Development of Religion
The following article by Albert Einstein appeared in the New
York Times Magazine on November 9, 1930 pp 1-4. It has been reprinted
in Ideas and Opinions, Crown Publishers, Inc. 1954, pp 36 - 40. It
also appears in Einstein's book The World as I See It,
Philosophical Library, New York, 1949, pp. 24 - 28.
Everything that the human race has done and thought is concerned with
the satisfaction of deeply felt needs and the assuagement of pain. One has
to keep this constantly in mind if one wishes to understand spiritual
movements and their development. Feeling and longing are the motive force
behind all human endeavor and human creation, in however exalted a guise
the latter may present themselves to us.

Now what are the feelings and
needs that have led men to religious thought and belief in the widest
sense of the words? A little consideration will suffice to show us that
the most varying emotions preside over the birth of religious thought and
experience.
With primitive man it is above all fear that evokes religious
notions - fear of hunger, wild beasts, sickness, death.

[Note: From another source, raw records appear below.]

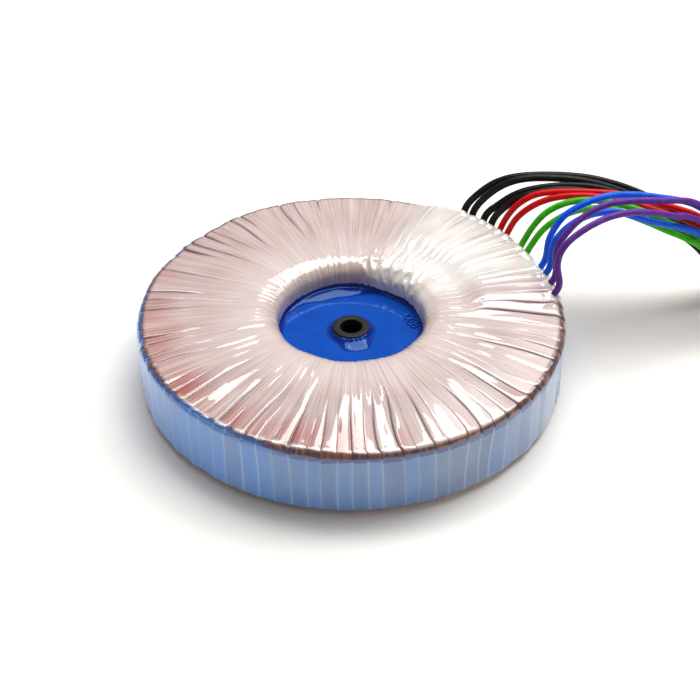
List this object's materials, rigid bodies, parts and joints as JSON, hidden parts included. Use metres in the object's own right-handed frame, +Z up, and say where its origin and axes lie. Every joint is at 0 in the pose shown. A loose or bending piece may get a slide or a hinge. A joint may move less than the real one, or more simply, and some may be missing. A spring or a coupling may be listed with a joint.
{
  "type": "toroidal mains transformer",
  "caption": "Low round toroidal transformer wound in copper under clear film, with a resin-filled centre, a bolt bush and insulated flying leads in colour pairs.",
  "frame": {"origin": "centre of the underside, on the axis of the bolt bore, on the surface that the transformer stands on", "axes": "+Z up along the bolt bore's axis; +X towards the side where the leads leave; +Y completes the right-handed frame"},
  "size_m": [0.2774, 0.13, 0.0508],
  "materials": {
    "core_steel": "wound silicon-steel strip, edges bare",
    "insulation_tape": "yellow polyester insulating tape",
    "primary_copper": "enamelled copper wire, satin",
    "secondary_copper": "enamelled copper wire, glossy",
    "blue_film": "blue polyester film",
    "clear_film": "clear polyester film, glossy, wrinkled in overlapped turns",
    "blue_resin": "glossy poured epoxy resin",
    "bush_plastic": "black moulded plastic, satin",
    "black_pvc": "semi-gloss wire insulation",
    "red_pvc": "semi-gloss wire insulation",
    "green_pvc": "semi-gloss wire insulation",
    "blue_pvc": "semi-gloss wire insulation",
    "violet_pvc": "semi-gloss wire insulation",
    "tinned_copper": "stranded copper, solder-tinned"
  },
  "bodies": {
    "root": {"core": "core_steel", "core_insulation": "insulation_tape", "primary_winding_1": "primary_copper", "primary_winding_2": "primary_copper", "interwinding_tape": "insulation_tape", "secondary_winding_1": "secondary_copper", "secondary_winding_2": "secondary_copper", "secondary_winding_3": "secondary_copper", "secondary_winding_4": "secondary_copper", "edge_band": "blue_film", "outer_wrap": "clear_film", "potting": "blue_resin", "centre_bush": "bush_plastic", "lead_black_1": "black_pvc", "tinned_end_black_1": "tinned_copper", "lead_black_2": "black_pvc", "tinned_end_black_2": "tinned_copper", "lead_black_3": "black_pvc", "tinned_end_black_3": "tinned_copper", "lead_black_4": "black_pvc", "tinned_end_black_4": "tinned_copper", "lead_red_1": "red_pvc", "tinned_end_red_1": "tinned_copper", "lead_red_2": "red_pvc", "tinned_end_red_2": "tinned_copper", "lead_green_1": "green_pvc", "tinned_end_green_1": "tinned_copper", "lead_green_2": "green_pvc", "tinned_end_green_2": "tinned_copper", "lead_blue_1": "blue_pvc", "tinned_end_blue_1": "tinned_copper", "lead_blue_2": "blue_pvc", "tinned_end_blue_2": "tinned_copper", "lead_violet_1": "violet_pvc", "tinned_end_violet_1": "tinned_copper", "lead_violet_2": "violet_pvc", "tinned_end_violet_2": "tinned_copper"}
  },
  "joints": []
}
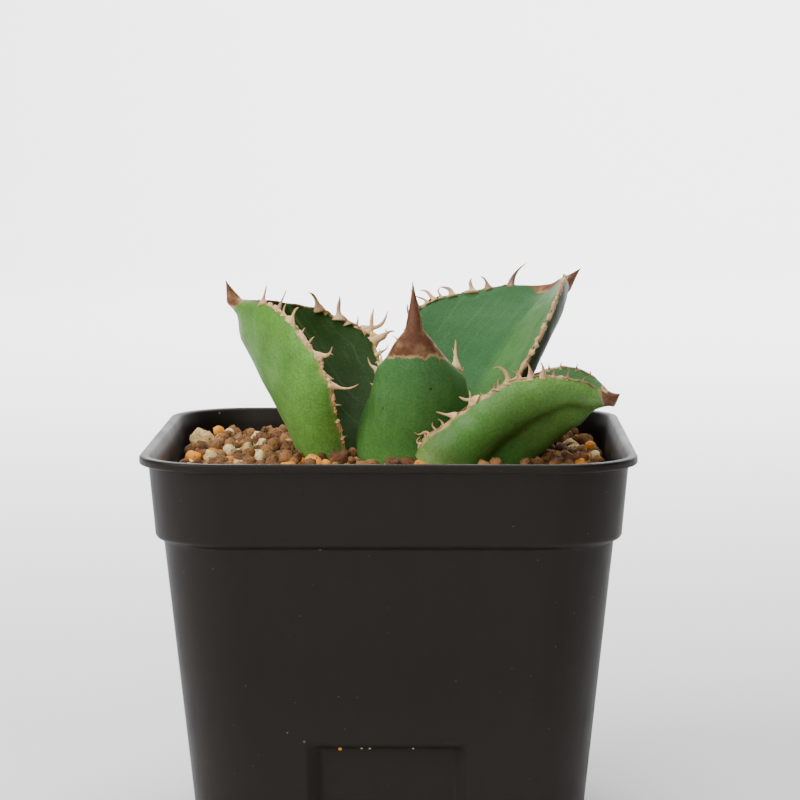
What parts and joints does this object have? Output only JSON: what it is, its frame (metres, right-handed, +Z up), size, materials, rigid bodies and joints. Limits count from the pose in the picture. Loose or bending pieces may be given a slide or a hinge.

Since at this
stage of existence understanding of causal connections is usually poorly
developed, the human mind creates illusory beings more or less analogous
to itself on whose wills and actions these fearful happenings depend. Thus
one tries to secure the favor of these beings by carrying out actions and
offering sacrifices which, according to the tradition handed down from
generation to generation, propitiate them or make them well disposed
toward a mortal.
In this sense I am speaking of a religion of fear. This,
though not created, is in an important degree stabilized by the formation
of a special priestly caste which sets itself up as a mediator between the
people and the beings they fear, and erects a hegemony on this basis. In
many cases a leader or ruler or a privileged class whose position rests on
other factors combines priestly functions with its secular authority in
order to make the latter more secure; or the political rulers and the
priestly caste make common cause in their own interests.